Mind you the Mini Van he paints in Delivery Van, Bunnings Car Park, took him further afield. Why paint a Mini Van in a nondescript car park?
“Because it brought back memories,” Nothling explains. “My dad was the local butcher at Redcliffe and he had a Mini Van.”
The one Nothling spotted in the car park was blue but he painted it grey in homage to his dad’s.
The exhibition title of this latest show comes from Bellevue Street in Highgate Hill and includes a number of paintings of houses and one of Torbreck, which was the first high-rise and mix-use residential development in Queensland.
Nothling likes to include roads and power poles and the other aspects of inner urban life juxtaposing their prosaic nature with bursts of colour from flowering trees.
“”I’m very aware of what’s around me,” Nothling says. “I love a bland Brisbane streetscape and find them incredibly interesting.”

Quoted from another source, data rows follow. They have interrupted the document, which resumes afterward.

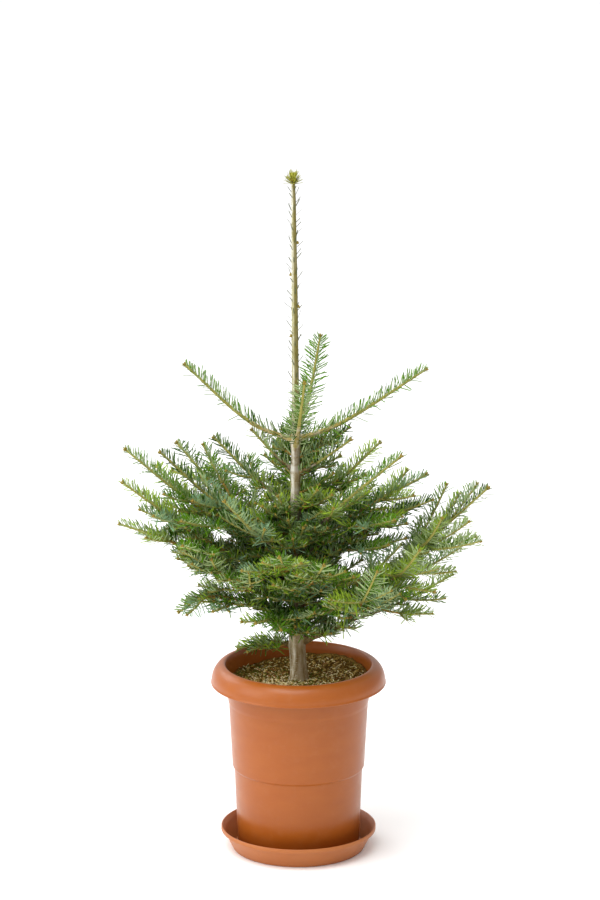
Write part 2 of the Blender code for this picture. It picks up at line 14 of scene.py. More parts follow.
import bmesh
import bpy
import numpy as np
from bmesh.types import BMesh, BMVert
from bpy.types import Material, Mesh, Node, NodeSocket, Object, World
from mathutils import Matrix, Vector, noise

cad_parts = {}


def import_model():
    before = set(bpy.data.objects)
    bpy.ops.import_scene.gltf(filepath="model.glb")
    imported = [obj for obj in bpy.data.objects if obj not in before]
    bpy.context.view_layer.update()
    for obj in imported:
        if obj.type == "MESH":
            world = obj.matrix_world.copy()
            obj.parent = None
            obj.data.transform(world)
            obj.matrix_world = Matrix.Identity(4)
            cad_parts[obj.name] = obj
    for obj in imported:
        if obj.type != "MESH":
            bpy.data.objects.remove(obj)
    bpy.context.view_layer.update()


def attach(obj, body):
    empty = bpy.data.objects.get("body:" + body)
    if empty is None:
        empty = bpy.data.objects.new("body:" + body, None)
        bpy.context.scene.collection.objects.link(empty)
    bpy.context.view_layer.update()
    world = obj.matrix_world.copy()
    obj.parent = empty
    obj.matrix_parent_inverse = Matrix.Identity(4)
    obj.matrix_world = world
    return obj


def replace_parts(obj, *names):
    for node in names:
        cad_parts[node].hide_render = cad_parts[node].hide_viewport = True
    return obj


Pair = tuple[float, float]
Triple = tuple[float, float, float]

LOG = logging.getLogger("potted_fir")
UP = Vector((0.0, 0.0, 1.0))
BODY = "root"
MM = 0.001
# The angle between one needle and the next around a shoot, in radians.
GOLDEN_TURN = 2.39996
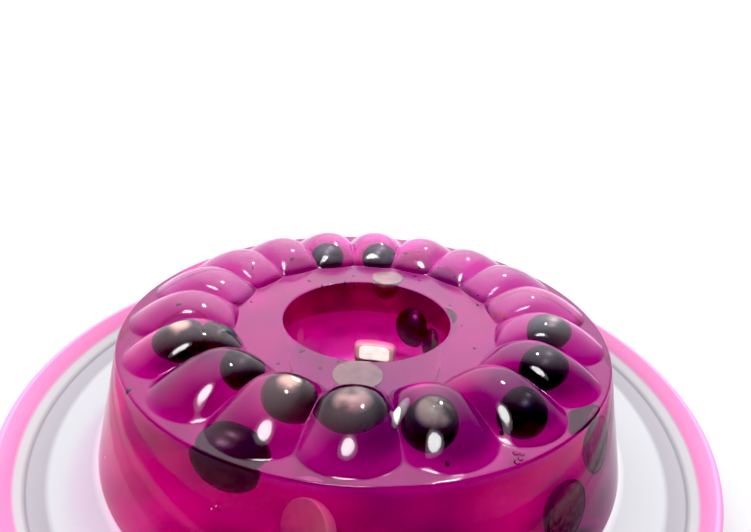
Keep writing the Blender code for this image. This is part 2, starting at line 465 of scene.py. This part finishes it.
def plate_skin():
    """Points and faces of the turned plate: its rounded section turned round +Z.

    The lip is half a circle as wide as the plate is thick, square to the flare of the rim.
    """
    slope = math.atan2(RIM_HEIGHT - BAND_HEIGHT, RIM_RADIUS - BAND_RADIUS)
    lip = PLATE_THICKNESS / 2.0
    turns = slope + math.pi / 2.0 - np.linspace(0.0, math.pi, LIP_POINTS)
    lip_middle = np.array((RIM_RADIUS - lip, RIM_HEIGHT - lip))
    edge = lip_middle + lip * np.stack((np.cos(turns), np.sin(turns)), axis=-1)
    top = [
        (POLE_RADIUS, WELL_TOP),
        (WELL_RADIUS, WELL_TOP),
        (STEP_RADIUS, STEP_HEIGHT),
        (BAND_RADIUS, BAND_HEIGHT),
        edge[0],
    ]
    top = rounded_path(top, [WELL_ROUND, STEP_ROUND, BAND_ROUND])
    under = [
        edge[-1],
        (BAND_RADIUS + lip, BAND_HEIGHT - PLATE_THICKNESS),
        (STEP_RADIUS + lip, STEP_HEIGHT - PLATE_THICKNESS),
        (FOOT_RADIUS + FOOT_WIDTH + FOOT_HEIGHT, FOOT_HEIGHT),
        (FOOT_RADIUS + FOOT_WIDTH, 0.0),
        (FOOT_RADIUS, 0.0),
        (FOOT_RADIUS - FOOT_HEIGHT, FOOT_HEIGHT),
        (POLE_RADIUS, FOOT_HEIGHT),
    ]
    under = rounded_path(under, [BAND_ROUND, STEP_ROUND] + [FOOT_ROUND] * 4, UNDER_POINTS)
    section = np.vstack(((0.0, WELL_TOP), top, edge[1:-1], under, (0.0, FOOT_HEIGHT)))
    return turned_solid(section[::-1], PLATE_COLUMNS)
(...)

Mind you there’s nothing bland about those streetscapes when he is done with them because he has an eye for colour and doesn’t mind making things appear brighter than they really are.
Half this exhibition features streets and buildings but the other half is composed of his floral paintings. For the past few decades Nothling has painted flowers and his many fans love him for it. It wouldn’t be a Stephen Nothling exhibition without flowers.
“The flower paintings have come and gone,” Nothling says. “But people always say they love them. After painting streets I thought I’d paint some floral works and use the colours of the street paintings so each flower painting matches another.”
There’s also a portrait of his wife Deirdre wearing a T-shirt emblazoned with the words Power Girl.
“That’s the T-shirt she was wearing when I met her,” Nothling says.